Common Pitfalls to Dodge

Letting AI bypass governance breaks brand and compliance. Over-reliance on one mega-template crushes performance and limits experimentation. Ignoring API and item caps slows growth later. Skipping redirect planning torpedoes rankings. Undertraining editors creates inconsistent prompts and noisy outputs. Treat AI as a helpful colleague, not a free intern.

Quick Decision Path You Can Trust

If you need speed, white-label handoff, and many sites, choose a monolithic AI builder with a native CMS. If you need omnichannel and deep relationships across content, go headless with AI-assisted workflows and a modern front end. If you need both, pick a hybrid visual builder with strong CMS features and open APIs. In all cases, pilot with one page type, validate governance, and confirm scale limits. Then commit.

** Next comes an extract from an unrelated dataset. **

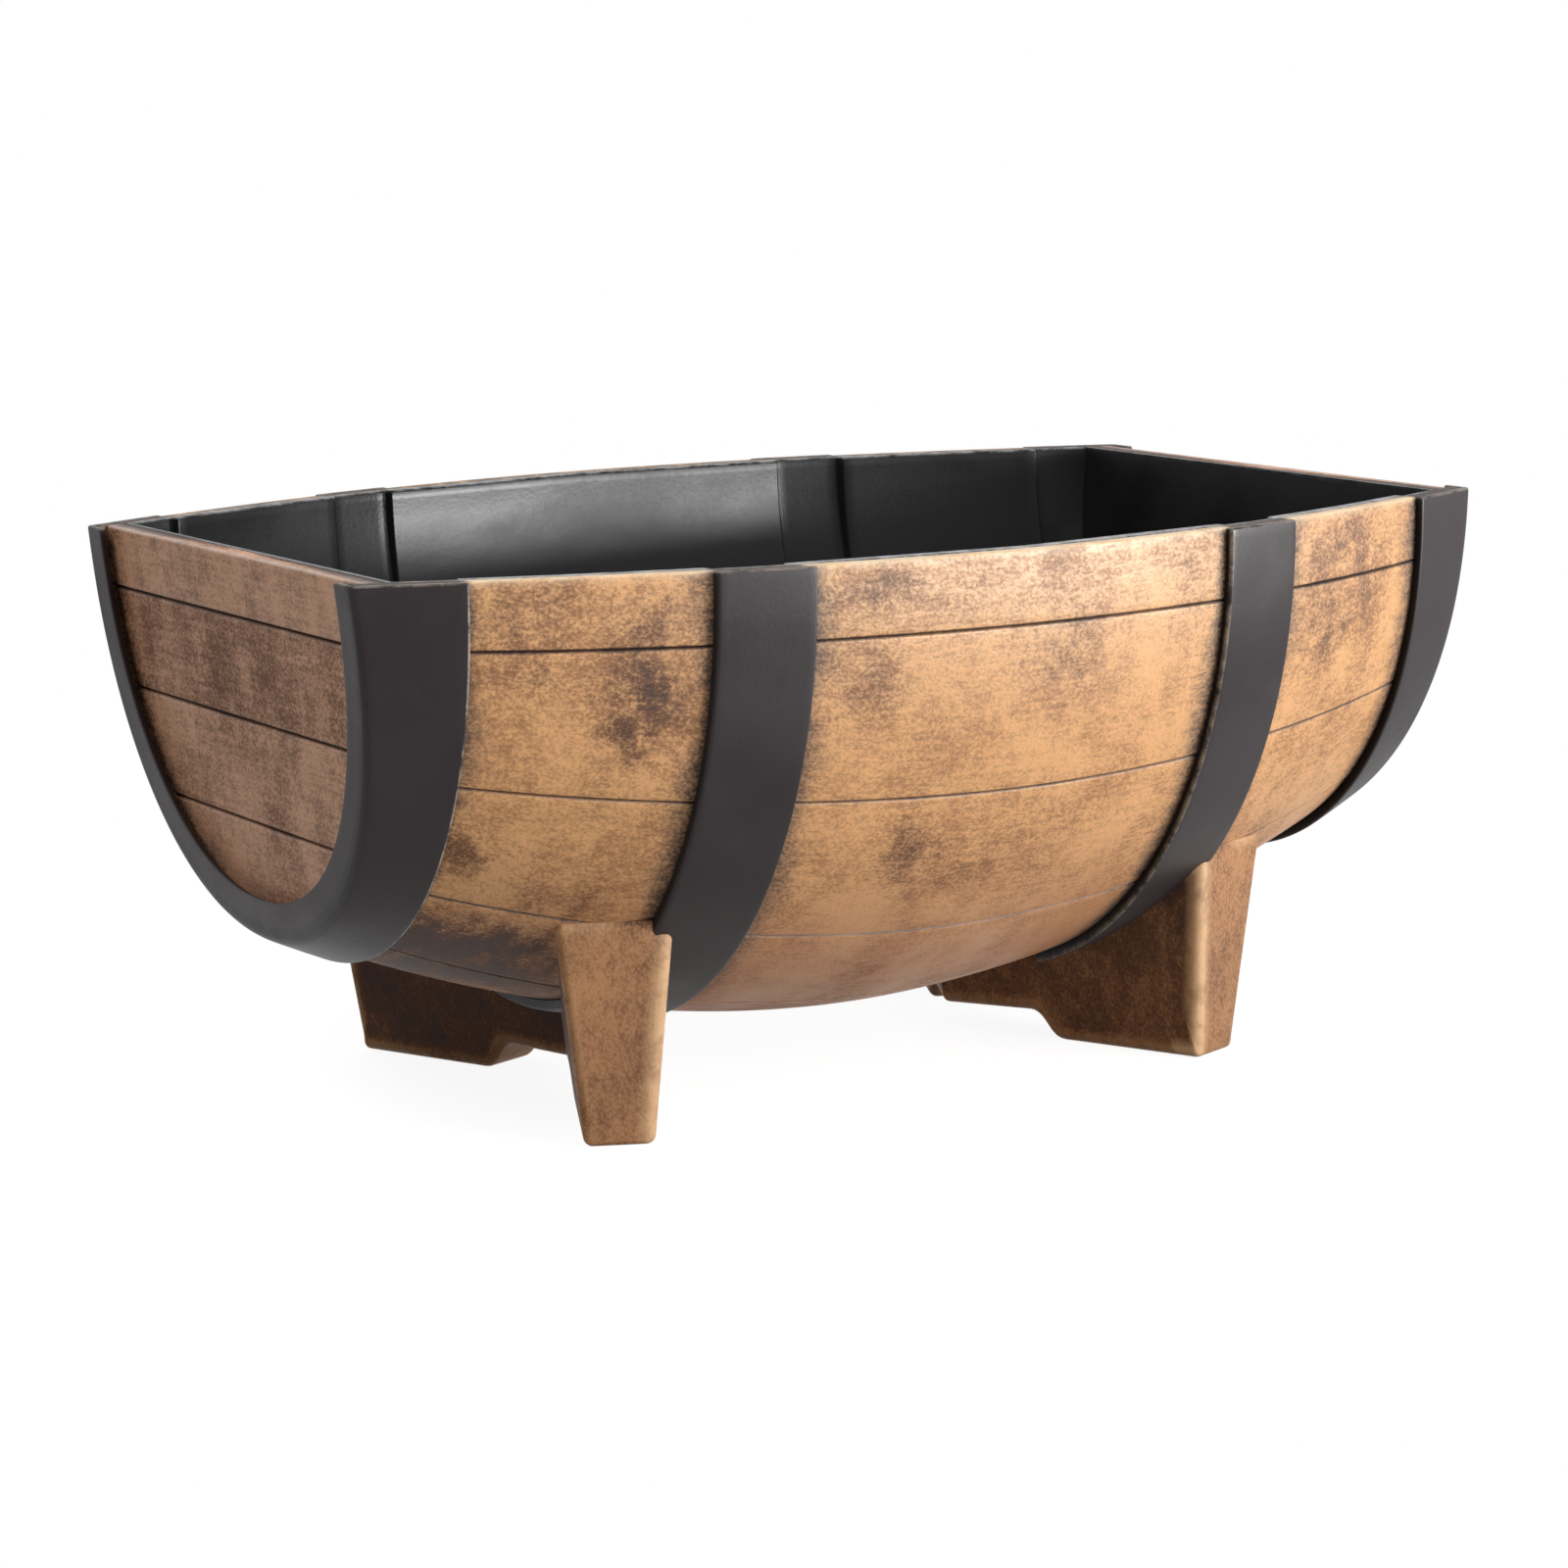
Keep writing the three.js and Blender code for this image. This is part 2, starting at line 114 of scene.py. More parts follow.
print("keel at", hull(0, math.pi / 2, 0).round(1), "end at the rim", end_x(0.0, 0.0))

# %% [markdown]
# ## Rounded outlines
# No edge on the real planter is sharp: wood, paint and castings all turn over a small radius, and that is where
# the light catches. A bevel modifier could round each piece, but it stumbles over long thin facets. Here each
# piece starts as an outline with true arcs at its corners, and the outline is then carried along the hull.

# %% Outlines with arcs at their corners
def rounded_outline(corners, radii, step, shrink=0.0, arc_steps=5, closed=True):
    """Each corner becomes an arc that touches both its sides, about a centre on the corner's bisector. Shrink
    moves every side inwards and takes the same off each radius. Sides are split to the step, counted before
    the shrink, so that every shrink has the same number of points."""
    corners = np.asarray(corners, float)
    last = len(corners) - 1
    ahead = np.roll(corners, -1, axis=0) - corners
    ahead /= np.linalg.norm(ahead, axis=1)[:, None]
    behind = np.roll(ahead, 1, axis=0)
    inward = np.stack([-ahead[:, 1], ahead[:, 0]], axis=1)
    cosine = (ahead * behind).sum(axis=1)
    turn = np.arctan2(behind[:, 0] * ahead[:, 1] - behind[:, 1] * ahead[:, 0], cosine)
    tangent = np.array([abs(math.tan(half)) for half in turn / 2])
    reach = radii * tangent
    radii = np.maximum(radii - shrink * np.sign(turn), 1e-3)
    moved = corners + (inward + np.roll(inward, 1, axis=0)) / (1 + cosine)[:, None] * shrink
    points = []
    for i in range(last + 1):
        if not closed and i in (0, last):
            arc = moved[i][None]
        else:
            swing = np.linspace(0, abs(turn[i]), arc_steps + 1)[:, None]
            sideways = np.sign(turn[i]) * inward[i - 1] * (1 - np.cos(swing))
            arc = moved[i] - behind[i] * radii[i] * tangent[i] + radii[i] * (sideways + behind[i] * np.sin(swing))
        points.append(arc)
        if closed or i < last:
            following = (i + 1) % len(corners)
            straight = np.linalg.norm(corners[following] - corners[i]) - reach[i] - reach[following]
            count = max(int(math.ceil(straight / step)), 1)
            back = radii[following] * tangent[following] if closed or following < last else 0
            target = moved[following] - ahead[i] * back
            points.append(arc[-1] + (target - arc[-1]) * np.arange(1, count)[:, None] / count)
    return np.concatenate(points)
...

Sample RFP Prompts You Can Copy

Ask vendors these questions to smoke out the truth fast.
• How does AI respect CMS schema and approval flows?
• What are item, field, and API limits at each tier?
• How do you meter AI usage and cap spend?
• Can editors localize text, images, alt text, and visibility per locale?
• Which SLAs cover uptime, support response, and recovery?
• What accessibility and performance guardrails exist in the editor?
• How do apps, APIs, and automations connect to our CRM and data?

Bottom Line

AI inside the editor gives you speed. A real CMS gives you order. Together, they let U.S. teams ship faster without sacrificing governance, performance, or brand integrity. Duda, Webflow, and Wix serve most needs with integrated AI and CMS flows. Squarespace works for brand-led simplicity. 

Headless CMS options like Hygraph, Storyblok, and Prismic power complex, composable stacks that pair with modern front ends. Choose your shape, test one page type end-to-end, and lock processes before scaling. You’ll get momentum now and fewer regrets later.